The $19bn hedge fund, founded by Stephen Mandel, is investing $500mn of its own money in the new fund, which will begin to take in outside capital from January, according to investor documents seen by the Financial Times.

The new Lone Mountain Pine strategy would “focus less on companies that may be experiencing momentary acceleration” and more on stocks that “can compound value consistently over many years”, the hedge fund’s management committee wrote in a letter to investors last month.

So-called long-short equity hedge funds — which buy stocks they think will do well and bet against companies they think will underperform — often hold positions in hundreds of public companies. But Lone Pine’s new fund will only own up to 20 stocks at a time, and plans to hold them for five years or longer, according to the letter.

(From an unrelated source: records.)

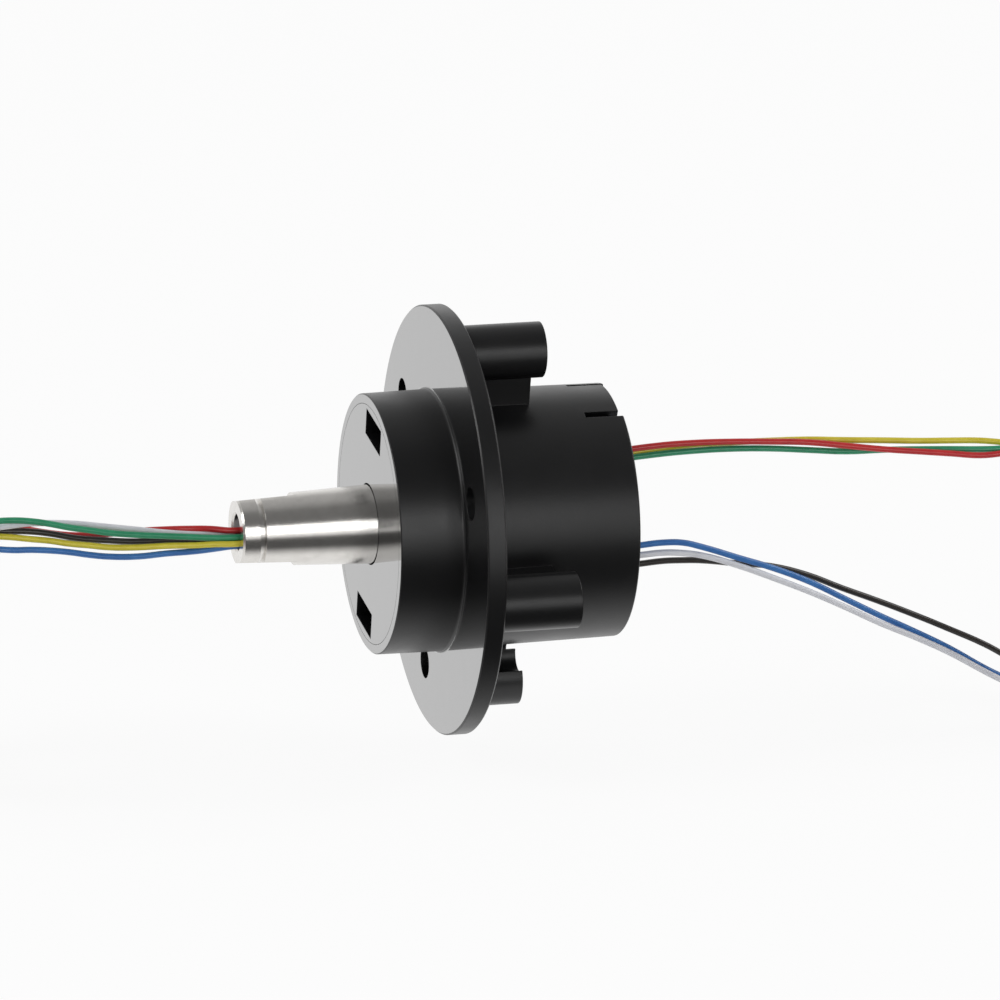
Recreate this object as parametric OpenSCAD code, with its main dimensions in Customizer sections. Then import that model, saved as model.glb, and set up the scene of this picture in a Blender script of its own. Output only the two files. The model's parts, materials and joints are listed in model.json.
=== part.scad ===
// Flanged capsule slip ring with six circuits.
// The spin axis lies along X. The shaft points to -X and the capsule to +X.
// The origin is the centre of the flange's front face, and Z is up.
// Clock angles turn about X, from +Y towards +Z.

/* [Flange] */
// Diameter of the mounting flange
flange_d = 44; // [43:0.5:60]
// Thickness of the mounting flange
flange_t = 2; // [1.5:0.1:4]
// Chamfer on the flange's rims
rim_chamfer = 0.15; // [0.05:0.05:0.4]
// Number of screw holes in the flange
hole_count = 3; // [2:1:4]
// Diameter of the flange's screw holes
hole_d = 3.4; // [2.2:0.1:3.8]
// Pitch circle of the flange's screw holes
hole_pcd = 32; // [31.5:0.1:34]
// Clock angle of the first screw hole
hole_clock = 41; // [0:1:120]

/* [Hub] */
// Diameter of the hub where it meets the flange
hub_d = 26.8; // [26.4:0.1:27.6]
// Length of the hub in front of the flange
hub_len = 6.7; // [6:0.1:10]
// Draft of the hub, as a loss of diameter over its length
hub_draft = 0.16; // [0:0.02:0.3]
// Radius of the fillet between hub and flange
hub_fillet = 0.3; // [0.1:0.1:0.6]

/* [Capsule] */
// Diameter of the capsule behind the flange
capsule_d = 26.4; // [26:0.1:28]
// Length of the capsule behind the flange
capsule_len = 16.4; // [16:0.1:22]
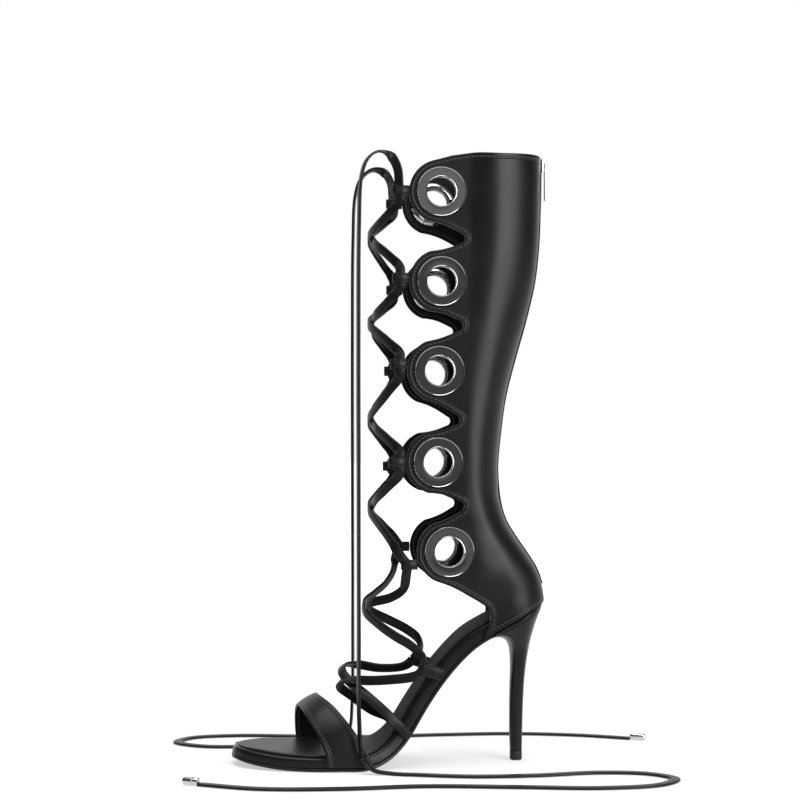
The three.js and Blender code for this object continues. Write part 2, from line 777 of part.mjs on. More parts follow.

Mandel is among the most successful of the so-called “Tiger cubs” that emerged from the Tiger Management hedge fund started by famed stockpicker Julian Robertson.

Stockpicking has changed dramatically since he started Lone Pine in 1997, however. Trillions of dollars have flowed out of traditional, actively managed investment funds and into cheap index trackers, while high-frequency trading expertise has helped the likes of Citadel, Millennium and DE Shaw evolve into huge players in the markets.

Lone Pine is betting that those market forces unmoor companies’ share prices from their fundamental financial performance and create trading opportunities for investors able to hold stocks for years, according to the documents.

Other big hedge fund managers have pursued similar strategies, among them Bill Ackman, who has combined concentrated bets on a handful of stocks with raising permanent capital.

But Lone Pine’s launch comes at a time of renewed interest in alternative investment strategies. Hedge funds took in more than $37bn of net flows in the first half of 2025, already the biggest haul in a decade, according to data from Hedge Fund Research. 

Long-short hedge funds’ fortunes have started to improve after suffering one of their worst periods of performance in 2022, shedding billions of dollars and leading to years of net outflows for the strategy.

Despite the buy and hold strategy of Lone Pine’s new fund, investors will be allowed to redeem all of their money from the fund on a quarterly basis, according to a person familiar with the matter, meaning that it could be forced to dispose chunks of its holdings in a short period of time if investors pull their cash.

The hedge fund has owned shares in Amazon, Meta and Microsoft for more than a decade, according to regulatory filings. All three tech companies are still among Lone Pine’s biggest holdings. 

Mandel’s long-short fund gained 23 per cent between the start of the year and the end of September, and 26 per cent in its long-only fund, according to a person familiar with its performance.